PSYCH 140: Introduction to Psycholinguistics (LINGUIST 145, LINGUIST 245A)
How do people do things with language? How do we go from perceiving the acoustic waves that reach our ears to understanding that someone just announced the winner of the presidential election? How do we go from a thought to spelling that thought out in a sentence? How do babies learn language from scratch? This course is a theoretical introduction to psycholinguistics -- the study of how humans learn, represent, comprehend, and produce language. The course aims to provide students with a solid understanding of both the research methodologies used in psycholinguistic research and many of the well-established findings in the field.

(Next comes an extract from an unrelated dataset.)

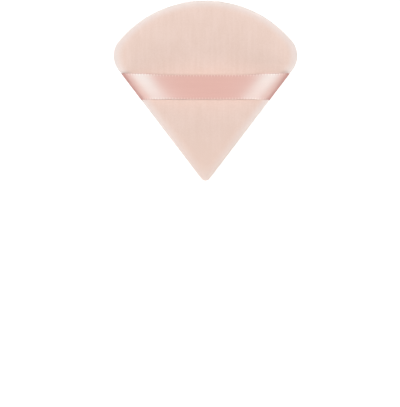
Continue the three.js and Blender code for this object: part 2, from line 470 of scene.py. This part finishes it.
def velour_material():
    """Short pile: soft patches where it leans, tufts, knitted ribs, and painted sheen on the
    rolled edge.

    The painted sheen is strongest round the bow, and the colour darkens towards the tip.
    """
    nodes = Nodes("velour")
    place = nodes.place()
    patches = nodes.noise(place, PATCH_LENGTH, 3)
    tufts = nodes.noise(place, TUFT_LENGTH, 2)
    ribs = nodes.noise(nodes.stretch(place, 1, 0.08, 1), KNIT_WIDTH, 1)
    pile = nodes.blend(nodes.blend(patches, tufts, 0.5), ribs, 0.3)
    along = nodes.add("ShaderNodeSeparateXYZ", Vector=place).outputs[1]
    # The colour darkens towards the tip.
    off_tip = nodes.fade(along, TIP_END, TIP_SHADE_END)
    shade = nodes.math("ADD", pile, nodes.blend(-0.3, 0.0, off_tip))
    body = nodes.mix(nodes.fade(shade, 0.3, 0.7), VELOUR_DEEP, VELOUR)
    painted_sheen_share = nodes.blend(0.45, 1.0, nodes.fade(along, TIP_END, PAINTED_SHEEN_FULL_FROM))
    # Painted sheen: the rolled edge is painted paler, fully round the bow and fainter towards the
    # tip.
    painted_sheen = nodes.fade(nodes.marked("edge"), PAINTED_SHEEN_INSIDE, PAINTED_SHEEN_OUTSIDE)
    painted_sheen = nodes.math("MULTIPLY", painted_sheen_share, painted_sheen)
    nodes.put(nodes.shader, "Base Color", nodes.mix(painted_sheen, body, VELOUR_PAINTED_SHEEN))
    nodes.put(nodes.shader, "Roughness", nodes.blend(1.0, 0.88, pile))
    nodes.look(Specular_IOR_Level=0.1)
    nodes.look(Sheen_Weight=1.0, Sheen_Roughness=0.45, Sheen_Tint=(1, 0.98, 0.96, 1))
    nodes.bump(pile, 0.6, 0.25 * MM)
    return nodes.material


def satin_material():
    """Satin: long floats, gloss across them, ribbed selvedges, and painted shade on its reverse
    and foot.
    """
    nodes = Nodes("satin")
    weave = nodes.add("ShaderNodeUVMap")
    weave.uv_map = "weave"
    weave = weave.outputs[0]
    parts = nodes.add("ShaderNodeSeparateXYZ", Vector=weave)
    floats = nodes.noise(nodes.stretch(weave, 1, 0.06, 1), FLOAT_WIDTH, 2)
    streaks = nodes.noise(nodes.stretch(weave, 1, 0.04, 1), STREAK_WIDTH, 1)
    body = nodes.mix(nodes.blend(floats, streaks, 0.5), SATIN_DEEP, SATIN)
    edge = nodes.math("SUBTRACT", RIBBON_WIDTH / 2, nodes.math("ABSOLUTE", parts.outputs[0]))
    selvedge = nodes.fade(edge, SELVEDGE_TO, SELVEDGE_FROM)
    turn = nodes.math("MULTIPLY", parts.outputs[1], 2 * math.pi / RIB_PITCH)
    rib = nodes.fade(nodes.math("COSINE", turn), -0.6, 1.0)
    woven = nodes.mix(rib, SATIN_SHADE, SATIN_EDGE)
    body = nodes.mix(nodes.math("MULTIPLY", selvedge, 0.7), body, woven)
    # The reverse is painted darker, as painted shade under the arch.
    body = nodes.mix(nodes.marked("reverse"), body, SATIN_REVERSE_SHADE)
    # Painted shade darkens the ribbon's foot where it turns down into the seam; it is rougher
    # there too.
    painted_foot_shade = nodes.marked("painted_foot_shade")
    nodes.put(nodes.shader, "Base Color", nodes.mix(painted_foot_shade, body, SATIN_PAINTED_SHADE))
    roughness = nodes.blend(nodes.blend(0.32, 0.41, floats), 0.85, painted_foot_shade)
    nodes.put(nodes.shader, "Roughness", roughness)
    nodes.look(IOR=1.6, Specular_IOR_Level=0.8, Anisotropic=0.5)
    nodes.look(Specular_Tint=(0.3, 0.96, 1, 1))
    nodes.look(Sheen_Weight=0.15, Sheen_Roughness=0.3)
    tangent = nodes.add("ShaderNodeTangent")
    tangent.direction_type = "UV_MAP"
    tangent.uv_map = "weave"
    nodes.put(nodes.shader, "Tangent", tangent.outputs[0])
    nodes.bump(nodes.blend(floats, streaks, 0.3), 0.3, 0.03 * MM)
    return nodes.material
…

Topics covered include language acquisition, speech perception, word recognition, sentence processing, sentence production, and discourse and inference.
Terms: Aut
| Units: 4
PSYCH 140S: Do I Belong Here? How to Use Social Psychology to Build Belonging
This course will provide students with a theoretical and applied understanding of the challenges, barriers, and solutions for how to cultivate belonging in educational and professional contexts from a social psychological perspective. The course will pull from core findings in social psychology, sociology, and organizational behavior to scaffold the student's holistic understanding of belonging. We will then highlight research such as intergroup relations, attribution ambiguity, and mindsets that illustrates the antecedents and consequences of threats to belonging. Finally, the course will demonstrate how we can utilize 'wise interventions' in real-world settings to foster belonging by creating change at the individual, institutional, and policy level. The course, overall, will attempt to educate students about how people understand themselves, their situations, and how they understand themselves in those situations, and equip them with data-driven strategies to build and create more inclusive and diverse spaces.